How do you find all the asymptotes for function #f(x) = (2x^2+3x+8)/(x+3)#?

1 Answer
May 14, 2018

Answer:

Vertical asymptote #x=3# and slanting or oblique asymptote #y=2x+3#

Explanation:

There are three types of asymptotes.

Vertical asymptotes are indicated by denominator. Here we have #(x+3)# in denominator, so vertical asymptote is given by #x+3=0# or #x=-3#. Observe that in case #x+3# is a factor of numerator, it will cancel out and we will not have an asymptote, rather we will havea hole at #x=-3#. But here #x+3# is not a factor of numerator, we do have a vertical asymptote as

#lim_(x->-3)(2x^2+3x+8)/(x+3)=oo#

Horizontal asymptotes in such cases (algebraic expressions) are there when degree of numerator is equal to that of denominator. Here it is not so we do not a horizontal asymptote.

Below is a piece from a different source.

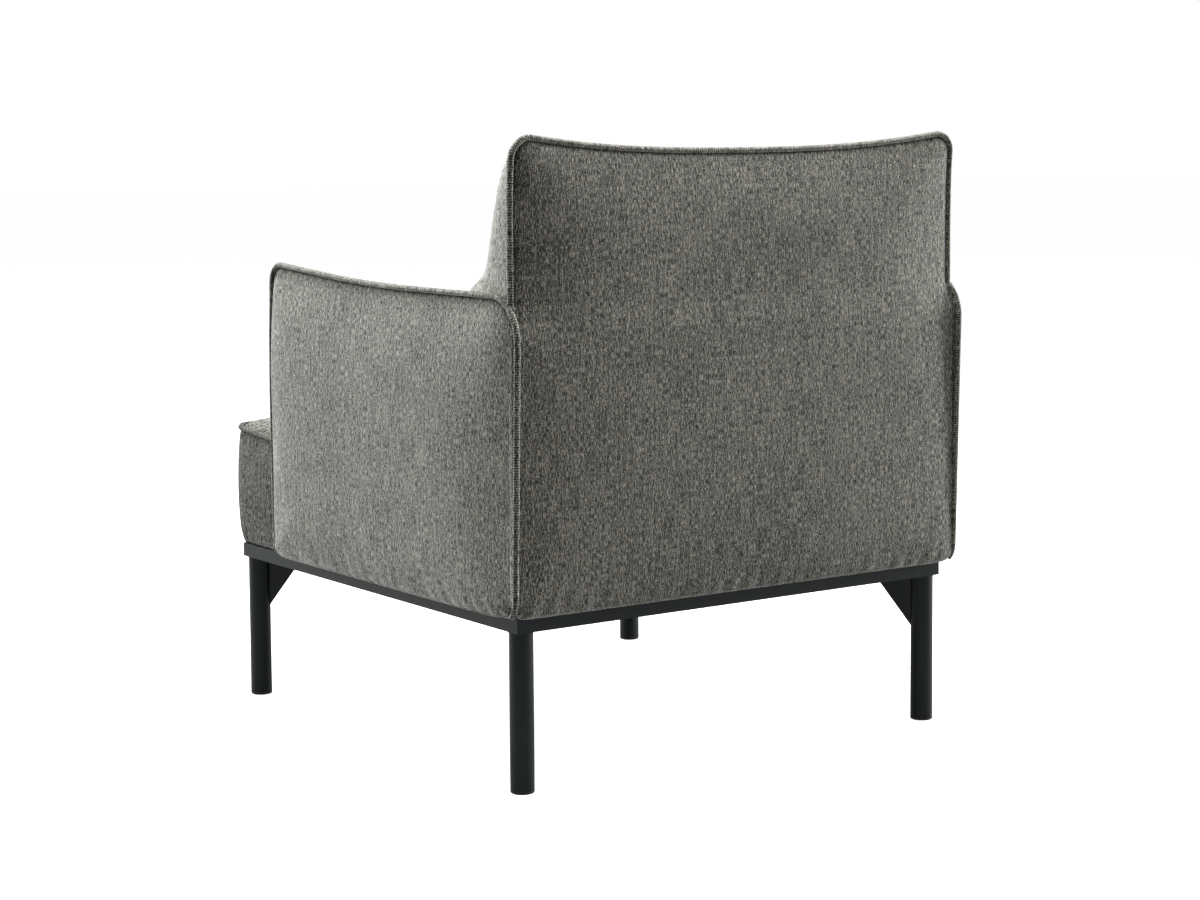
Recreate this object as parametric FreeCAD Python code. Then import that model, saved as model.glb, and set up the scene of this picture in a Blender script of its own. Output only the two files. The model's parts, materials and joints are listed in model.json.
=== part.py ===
import FreeCAD, Part
import math
import os

# Upholstered lounge armchair on a welded steel base. Millimetres.
# +Z is up, the sitter faces -Y, and the sitter's left hand is +X.
# The origin is on the floor, under the middle of the whole chair.

V = FreeCAD.Vector

# ---- overall sizes
base_width = 730.0
base_depth = 763.0
base_clearance = 213.0         # underside of the steel rails above the floor
seat_height = 185.0            # top of the seat above the steel base
arm_height = 415.0             # top of an arm, beside the back, above the steel base
back_height = 596.0            # top of the back, in its middle, above the steel base

# ---- steel base
rail_height = 20.0
rail_width = 40.0
rail_wall = 2.0
leg_diameter = 32.0
leg_wall = 2.0
leg_inset = 17.4               # leg axis inside the rails' outer faces
gusset_height = 75.0
gusset_length = 54.0           # along the diagonal, from the leg's surface
gusset_thickness = 4.0
plate_thickness = 4.0
plate_side = 115.0             # short side of a triangular corner plate
glide_thickness = 4.0
glide_edge_round = 2.5
glide_plug_depth = 18.0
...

Stll assume numerator as only #3x+8# and then

#lim_(x->oo)(3x+8)/(x+3)=lim_(x->oo)(3+8/x)/(1+3/x)=3/1=3# and we would have #y=3# as horizontal asymptote.

Here we have #(2x^2+3x+8)/(x+3)# and we have

#lim_(x->oo)(2x^2+3x+8)/(x+3)=lim_(x->oo)(2x+3+8/x)/(1+3/x)#

= #2x+3#

Hence we have a slanting or oblique asymptote #y=2x+3#

It is apparent that we have this only when degree of numerator is one more than that of denominator.